Dataset rows:
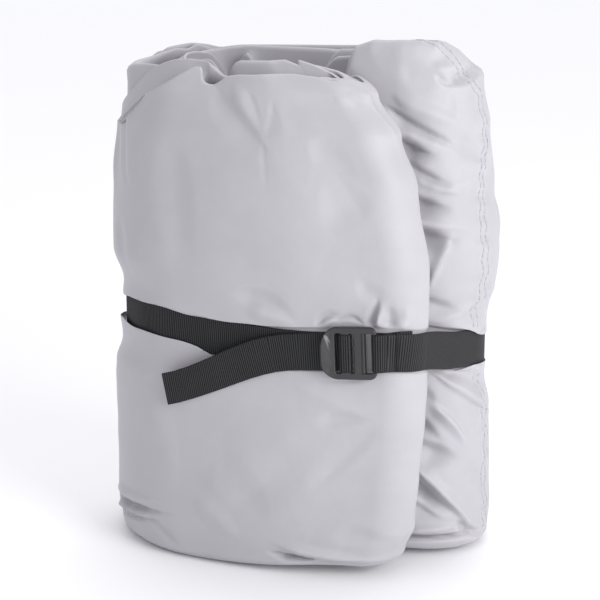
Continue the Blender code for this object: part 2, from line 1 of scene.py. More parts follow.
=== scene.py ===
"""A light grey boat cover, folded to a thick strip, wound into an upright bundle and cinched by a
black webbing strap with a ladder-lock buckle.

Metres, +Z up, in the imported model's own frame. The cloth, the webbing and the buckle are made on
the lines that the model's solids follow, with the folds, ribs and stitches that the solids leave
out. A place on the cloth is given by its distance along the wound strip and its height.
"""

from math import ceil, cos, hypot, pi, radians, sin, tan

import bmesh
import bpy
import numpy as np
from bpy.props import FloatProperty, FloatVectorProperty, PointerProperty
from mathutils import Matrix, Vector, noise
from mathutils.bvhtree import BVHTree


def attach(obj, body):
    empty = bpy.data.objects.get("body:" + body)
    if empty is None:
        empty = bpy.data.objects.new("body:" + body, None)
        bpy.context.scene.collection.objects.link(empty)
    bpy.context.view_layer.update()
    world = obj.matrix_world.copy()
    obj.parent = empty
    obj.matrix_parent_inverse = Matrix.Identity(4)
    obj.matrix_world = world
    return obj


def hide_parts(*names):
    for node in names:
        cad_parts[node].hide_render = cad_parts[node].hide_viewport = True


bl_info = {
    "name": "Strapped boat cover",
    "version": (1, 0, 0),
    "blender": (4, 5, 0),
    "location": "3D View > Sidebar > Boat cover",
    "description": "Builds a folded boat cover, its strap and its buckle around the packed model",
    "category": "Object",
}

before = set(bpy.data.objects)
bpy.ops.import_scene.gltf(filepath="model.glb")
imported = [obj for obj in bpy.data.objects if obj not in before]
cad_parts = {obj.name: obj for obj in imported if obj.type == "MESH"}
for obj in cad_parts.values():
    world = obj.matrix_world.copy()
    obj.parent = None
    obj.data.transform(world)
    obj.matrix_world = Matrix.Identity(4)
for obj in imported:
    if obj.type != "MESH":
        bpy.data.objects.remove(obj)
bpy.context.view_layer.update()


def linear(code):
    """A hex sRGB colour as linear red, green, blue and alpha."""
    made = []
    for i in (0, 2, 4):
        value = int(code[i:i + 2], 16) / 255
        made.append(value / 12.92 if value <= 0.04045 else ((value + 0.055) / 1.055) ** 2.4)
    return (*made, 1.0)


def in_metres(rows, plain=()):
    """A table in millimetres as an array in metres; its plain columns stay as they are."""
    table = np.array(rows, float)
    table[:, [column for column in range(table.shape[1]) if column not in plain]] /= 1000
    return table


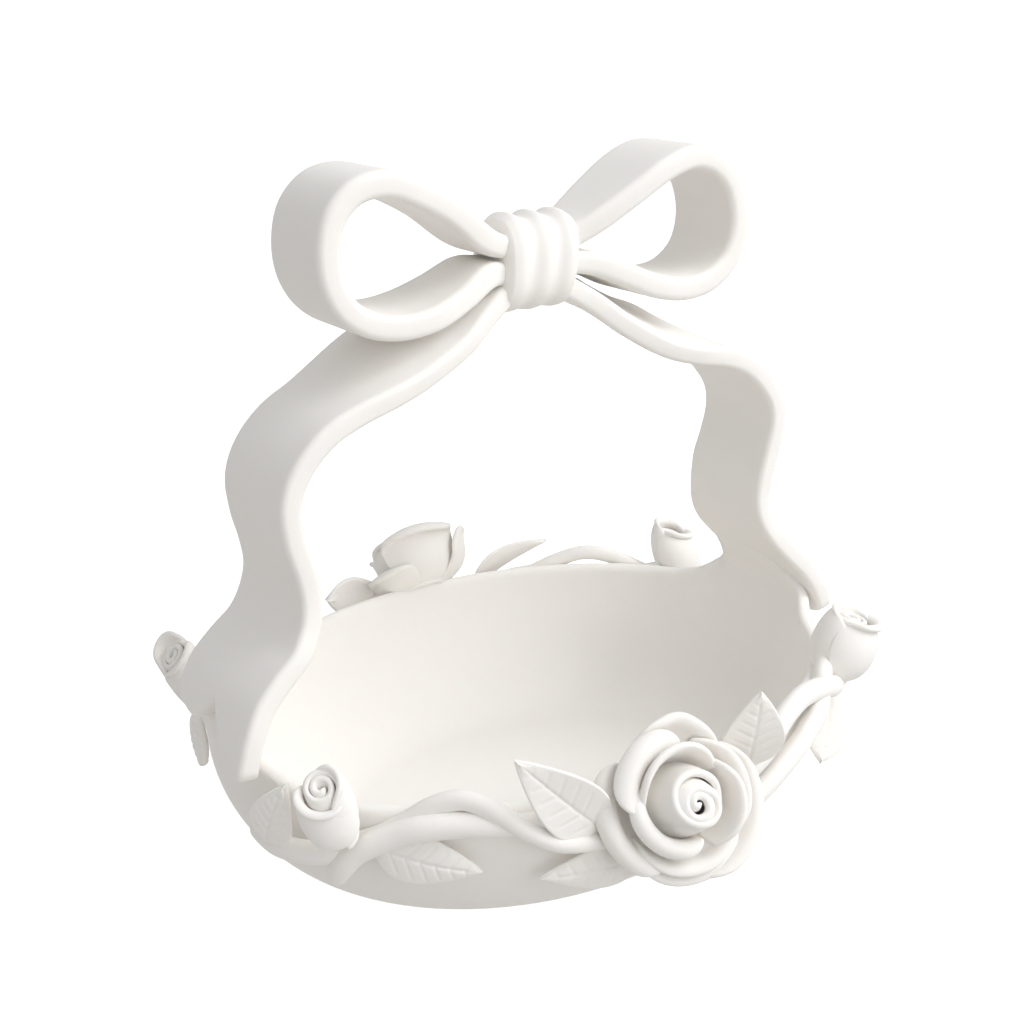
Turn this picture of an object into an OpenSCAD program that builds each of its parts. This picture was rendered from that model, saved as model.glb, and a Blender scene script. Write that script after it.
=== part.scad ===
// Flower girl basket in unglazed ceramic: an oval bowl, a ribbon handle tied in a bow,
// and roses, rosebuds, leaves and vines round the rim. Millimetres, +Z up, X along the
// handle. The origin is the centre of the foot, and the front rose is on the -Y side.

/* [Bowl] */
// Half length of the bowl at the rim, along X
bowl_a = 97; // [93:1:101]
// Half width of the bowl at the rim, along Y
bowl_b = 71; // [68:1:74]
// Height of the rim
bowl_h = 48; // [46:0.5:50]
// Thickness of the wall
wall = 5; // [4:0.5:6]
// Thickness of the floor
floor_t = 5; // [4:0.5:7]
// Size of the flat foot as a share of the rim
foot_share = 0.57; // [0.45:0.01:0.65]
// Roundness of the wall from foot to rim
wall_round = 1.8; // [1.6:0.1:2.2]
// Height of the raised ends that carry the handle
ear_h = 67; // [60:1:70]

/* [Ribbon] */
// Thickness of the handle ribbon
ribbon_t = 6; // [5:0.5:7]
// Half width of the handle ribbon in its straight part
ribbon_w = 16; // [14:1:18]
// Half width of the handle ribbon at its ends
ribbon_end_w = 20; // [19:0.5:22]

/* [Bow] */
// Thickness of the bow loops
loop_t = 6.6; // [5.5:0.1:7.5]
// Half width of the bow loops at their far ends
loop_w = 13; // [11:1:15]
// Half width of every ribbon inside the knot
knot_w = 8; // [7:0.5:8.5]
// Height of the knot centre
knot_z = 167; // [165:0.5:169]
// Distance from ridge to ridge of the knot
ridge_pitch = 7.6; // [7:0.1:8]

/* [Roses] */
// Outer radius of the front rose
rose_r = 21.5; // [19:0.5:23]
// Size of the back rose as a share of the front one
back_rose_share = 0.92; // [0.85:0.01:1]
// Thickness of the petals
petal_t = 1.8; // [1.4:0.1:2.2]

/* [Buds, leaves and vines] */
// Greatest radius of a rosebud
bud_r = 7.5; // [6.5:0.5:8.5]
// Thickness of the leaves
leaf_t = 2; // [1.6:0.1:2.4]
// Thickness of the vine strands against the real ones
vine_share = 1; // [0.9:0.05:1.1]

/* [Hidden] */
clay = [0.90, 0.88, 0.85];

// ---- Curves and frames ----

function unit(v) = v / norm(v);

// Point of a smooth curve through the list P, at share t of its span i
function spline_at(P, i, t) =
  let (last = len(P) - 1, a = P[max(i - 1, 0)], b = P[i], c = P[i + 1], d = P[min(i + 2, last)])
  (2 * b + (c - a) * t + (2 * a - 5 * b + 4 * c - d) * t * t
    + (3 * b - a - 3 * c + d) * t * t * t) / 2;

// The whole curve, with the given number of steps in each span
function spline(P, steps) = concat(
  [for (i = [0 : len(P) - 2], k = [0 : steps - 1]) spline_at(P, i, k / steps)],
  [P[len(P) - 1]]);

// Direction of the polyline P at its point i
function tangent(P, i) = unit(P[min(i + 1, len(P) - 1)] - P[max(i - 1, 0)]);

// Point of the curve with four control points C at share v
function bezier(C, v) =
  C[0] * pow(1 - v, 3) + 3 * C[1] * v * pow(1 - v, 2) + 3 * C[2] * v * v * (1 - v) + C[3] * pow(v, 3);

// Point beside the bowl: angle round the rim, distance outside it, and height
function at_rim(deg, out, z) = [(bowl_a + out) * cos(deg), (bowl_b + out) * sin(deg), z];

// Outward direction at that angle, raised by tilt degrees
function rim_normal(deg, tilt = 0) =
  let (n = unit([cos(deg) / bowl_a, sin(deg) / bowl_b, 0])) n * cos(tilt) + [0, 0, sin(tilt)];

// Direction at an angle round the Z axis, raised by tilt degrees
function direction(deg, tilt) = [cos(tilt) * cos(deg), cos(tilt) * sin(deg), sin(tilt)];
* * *
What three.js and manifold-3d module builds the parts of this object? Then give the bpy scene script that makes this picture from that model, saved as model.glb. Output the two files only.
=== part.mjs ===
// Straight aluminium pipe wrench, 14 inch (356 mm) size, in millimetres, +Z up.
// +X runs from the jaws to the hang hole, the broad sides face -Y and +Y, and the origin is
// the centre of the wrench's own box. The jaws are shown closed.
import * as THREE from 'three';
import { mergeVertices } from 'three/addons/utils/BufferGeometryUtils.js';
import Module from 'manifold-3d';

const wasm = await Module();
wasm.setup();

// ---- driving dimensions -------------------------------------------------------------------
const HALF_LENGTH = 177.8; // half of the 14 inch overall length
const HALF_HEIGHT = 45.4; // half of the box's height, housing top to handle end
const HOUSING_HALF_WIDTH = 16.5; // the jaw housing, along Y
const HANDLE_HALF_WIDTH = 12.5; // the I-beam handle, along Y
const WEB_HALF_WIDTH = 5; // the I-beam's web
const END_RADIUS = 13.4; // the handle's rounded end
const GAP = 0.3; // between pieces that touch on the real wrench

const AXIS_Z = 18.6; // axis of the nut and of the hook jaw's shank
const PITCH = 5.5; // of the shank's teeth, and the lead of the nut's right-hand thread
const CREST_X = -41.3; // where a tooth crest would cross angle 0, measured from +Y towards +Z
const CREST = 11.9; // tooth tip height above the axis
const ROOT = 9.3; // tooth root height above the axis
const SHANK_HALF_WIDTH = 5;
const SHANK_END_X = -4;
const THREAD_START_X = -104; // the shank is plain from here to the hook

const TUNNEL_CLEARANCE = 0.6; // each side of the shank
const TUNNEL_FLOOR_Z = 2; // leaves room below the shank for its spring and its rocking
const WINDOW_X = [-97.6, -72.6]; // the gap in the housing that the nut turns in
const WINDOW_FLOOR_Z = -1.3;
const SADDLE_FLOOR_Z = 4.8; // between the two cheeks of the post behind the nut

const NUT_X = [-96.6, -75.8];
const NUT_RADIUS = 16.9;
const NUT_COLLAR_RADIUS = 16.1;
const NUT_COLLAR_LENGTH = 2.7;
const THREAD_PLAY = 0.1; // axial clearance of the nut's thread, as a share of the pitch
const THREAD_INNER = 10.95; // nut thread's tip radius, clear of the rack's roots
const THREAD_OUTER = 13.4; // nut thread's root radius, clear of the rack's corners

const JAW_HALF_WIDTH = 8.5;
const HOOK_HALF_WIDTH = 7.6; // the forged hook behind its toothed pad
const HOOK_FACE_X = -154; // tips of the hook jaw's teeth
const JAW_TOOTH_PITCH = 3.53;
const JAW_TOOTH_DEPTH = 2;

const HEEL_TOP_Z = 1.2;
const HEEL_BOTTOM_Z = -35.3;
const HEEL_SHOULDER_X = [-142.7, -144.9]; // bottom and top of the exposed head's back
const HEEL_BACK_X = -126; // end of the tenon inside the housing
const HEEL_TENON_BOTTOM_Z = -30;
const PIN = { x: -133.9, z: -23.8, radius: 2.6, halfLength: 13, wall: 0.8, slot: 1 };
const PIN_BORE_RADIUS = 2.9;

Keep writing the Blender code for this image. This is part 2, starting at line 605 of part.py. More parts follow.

### STATED EXERCISE
Solely the line containing "Continue the Blender", the line containing "obj.matrix_parent_inverse = Matrix.Identity(4)", and the lines between them are to be given again, exactly as written.

### SOLUTION
Continue the Blender code for this object: part 2, from line 1 of scene.py. More parts follow.
=== scene.py ===
"""A light grey boat cover, folded to a thick strip, wound into an upright bundle and cinched by a
black webbing strap with a ladder-lock buckle.

Metres, +Z up, in the imported model's own frame. The cloth, the webbing and the buckle are made on
the lines that the model's solids follow, with the folds, ribs and stitches that the solids leave
out. A place on the cloth is given by its distance along the wound strip and its height.
"""

from math import ceil, cos, hypot, pi, radians, sin, tan

import bmesh
import bpy
import numpy as np
from bpy.props import FloatProperty, FloatVectorProperty, PointerProperty
from mathutils import Matrix, Vector, noise
from mathutils.bvhtree import BVHTree


def attach(obj, body):
    empty = bpy.data.objects.get("body:" + body)
    if empty is None:
        empty = bpy.data.objects.new("body:" + body, None)
        bpy.context.scene.collection.objects.link(empty)
    bpy.context.view_layer.update()
    world = obj.matrix_world.copy()
    obj.parent = empty
    obj.matrix_parent_inverse = Matrix.Identity(4)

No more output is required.